Your task is to repeat the listing exactly.
** Start Dataset content **
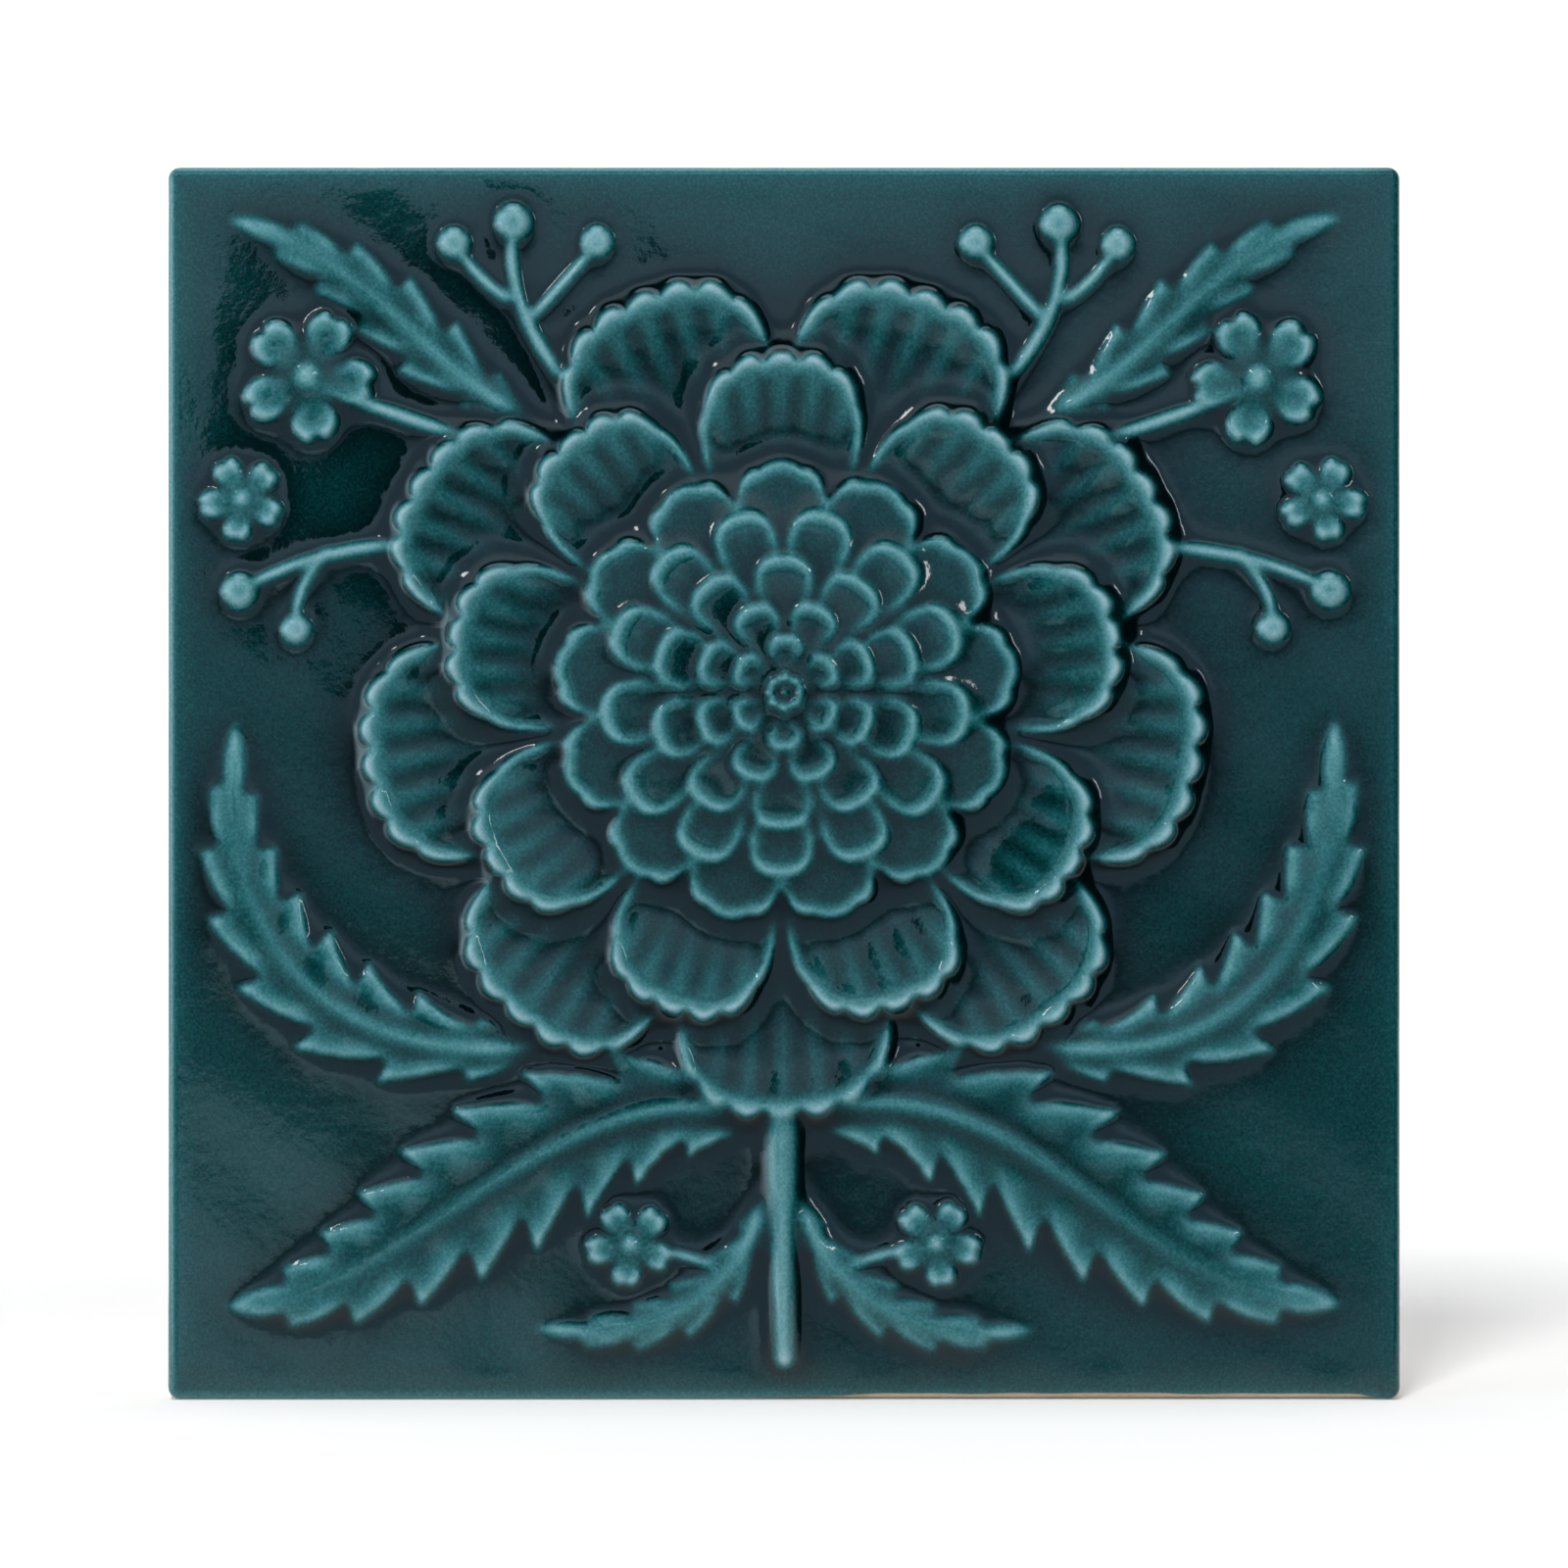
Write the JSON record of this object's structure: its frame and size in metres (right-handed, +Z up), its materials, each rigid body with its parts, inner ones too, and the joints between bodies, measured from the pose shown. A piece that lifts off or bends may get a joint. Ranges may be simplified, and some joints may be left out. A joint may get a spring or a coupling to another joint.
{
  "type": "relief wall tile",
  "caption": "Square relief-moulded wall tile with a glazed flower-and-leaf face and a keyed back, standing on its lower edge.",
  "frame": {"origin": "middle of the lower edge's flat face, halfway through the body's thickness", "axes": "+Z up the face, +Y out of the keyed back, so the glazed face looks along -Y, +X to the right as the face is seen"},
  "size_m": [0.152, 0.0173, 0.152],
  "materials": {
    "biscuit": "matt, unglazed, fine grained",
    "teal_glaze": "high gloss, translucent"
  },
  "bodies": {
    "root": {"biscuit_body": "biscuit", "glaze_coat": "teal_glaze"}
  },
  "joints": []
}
** End Dataset content **
**Solution to this task:**
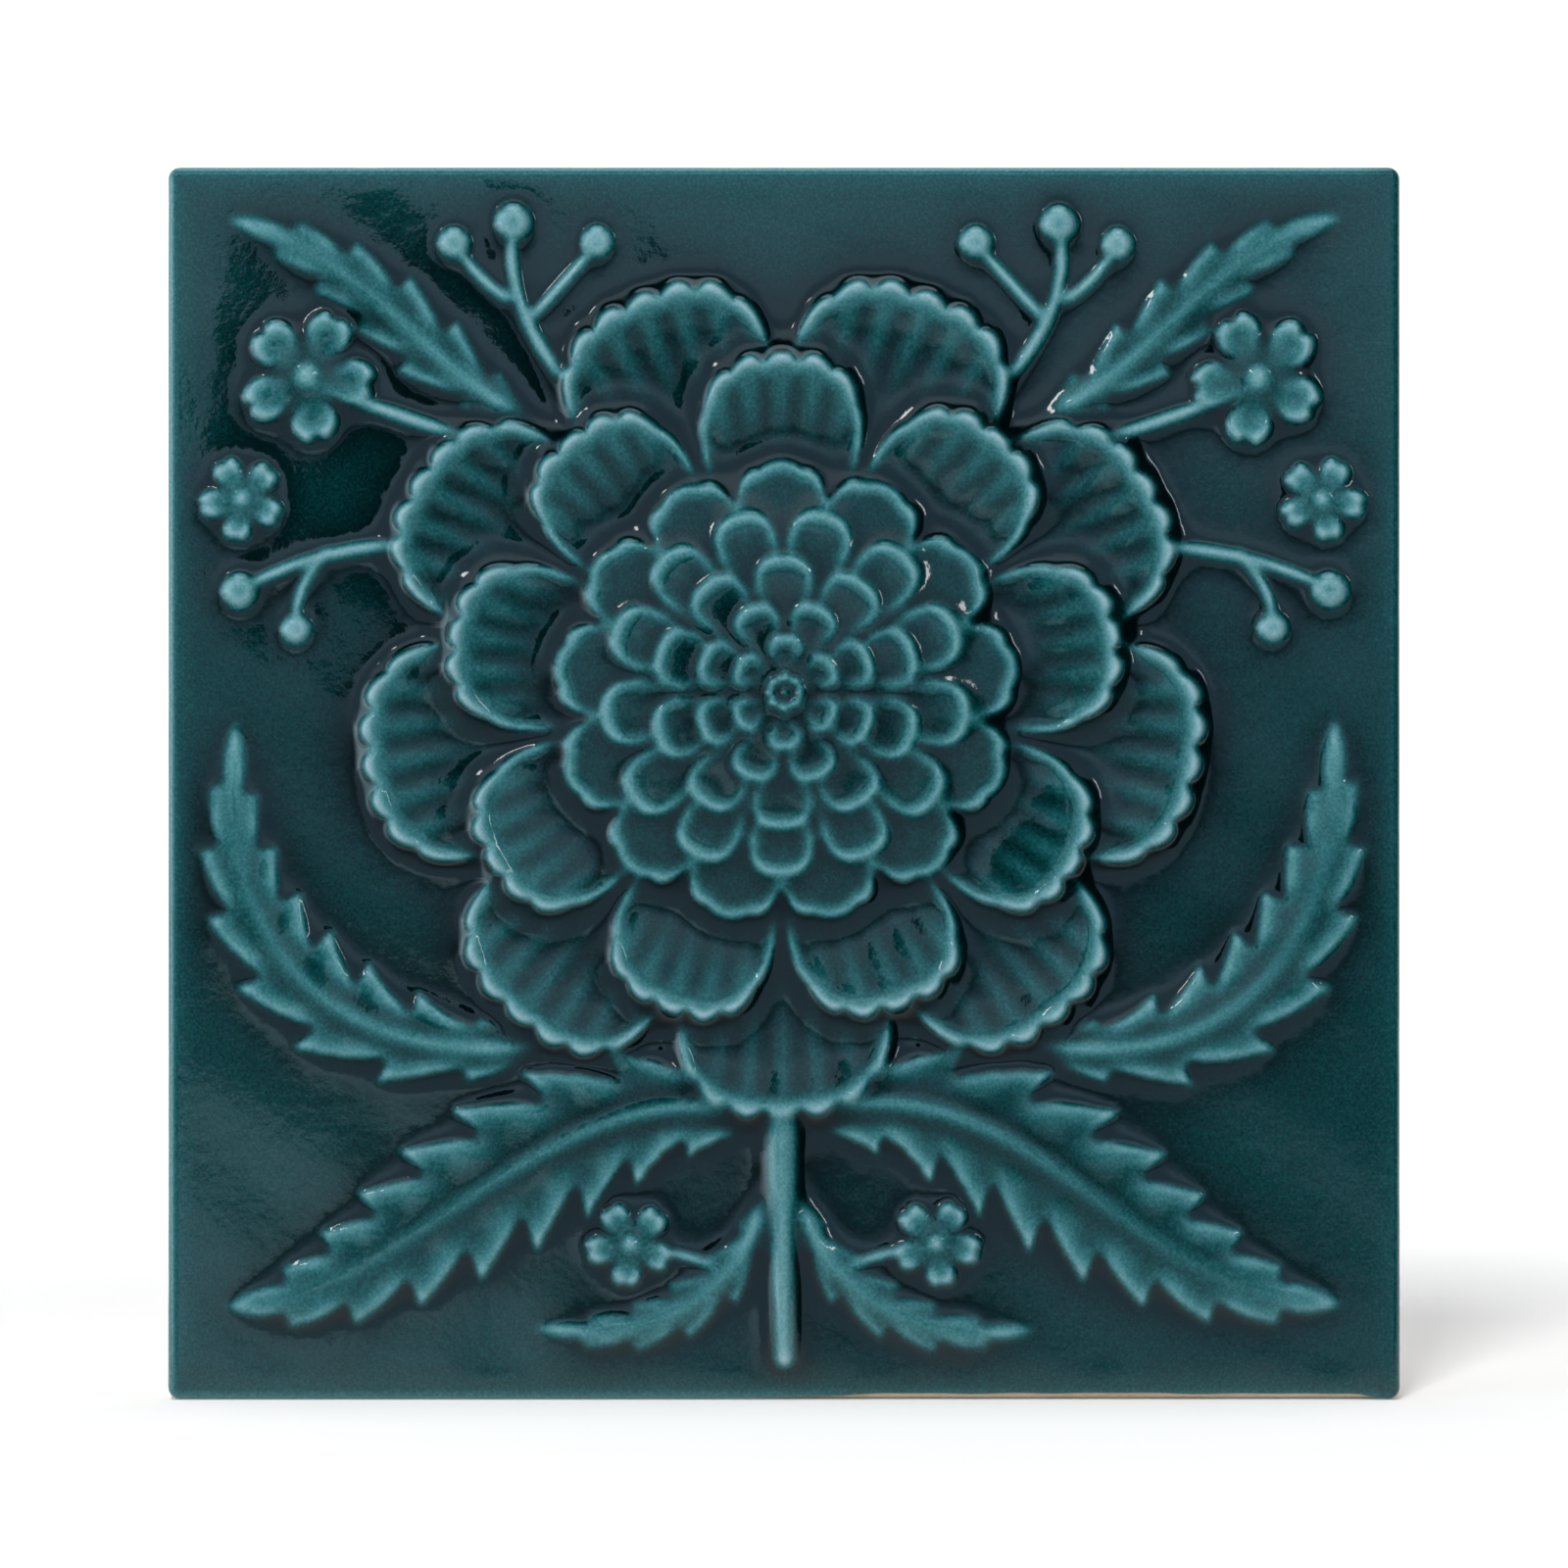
Write the JSON record of this object's structure: its frame and size in metres (right-handed, +Z up), its materials, each rigid body with its parts, inner ones too, and the joints between bodies, measured from the pose shown. A piece that lifts off or bends may get a joint. Ranges may be simplified, and some joints may be left out. A joint may get a spring or a coupling to another joint.
{
  "type": "relief wall tile",
  "caption": "Square relief-moulded wall tile with a glazed flower-and-leaf face and a keyed back, standing on its lower edge.",
  "frame": {"origin": "middle of the lower edge's flat face, halfway through the body's thickness", "axes": "+Z up the face, +Y out of the keyed back, so the glazed face looks along -Y, +X to the right as the face is seen"},
  "size_m": [0.152, 0.0173, 0.152],
  "materials": {
    "biscuit": "matt, unglazed, fine grained",
    "teal_glaze": "high gloss, translucent"
  },
  "bodies": {
    "root": {"biscuit_body": "biscuit", "glaze_coat": "teal_glaze"}
  },
  "joints": []
}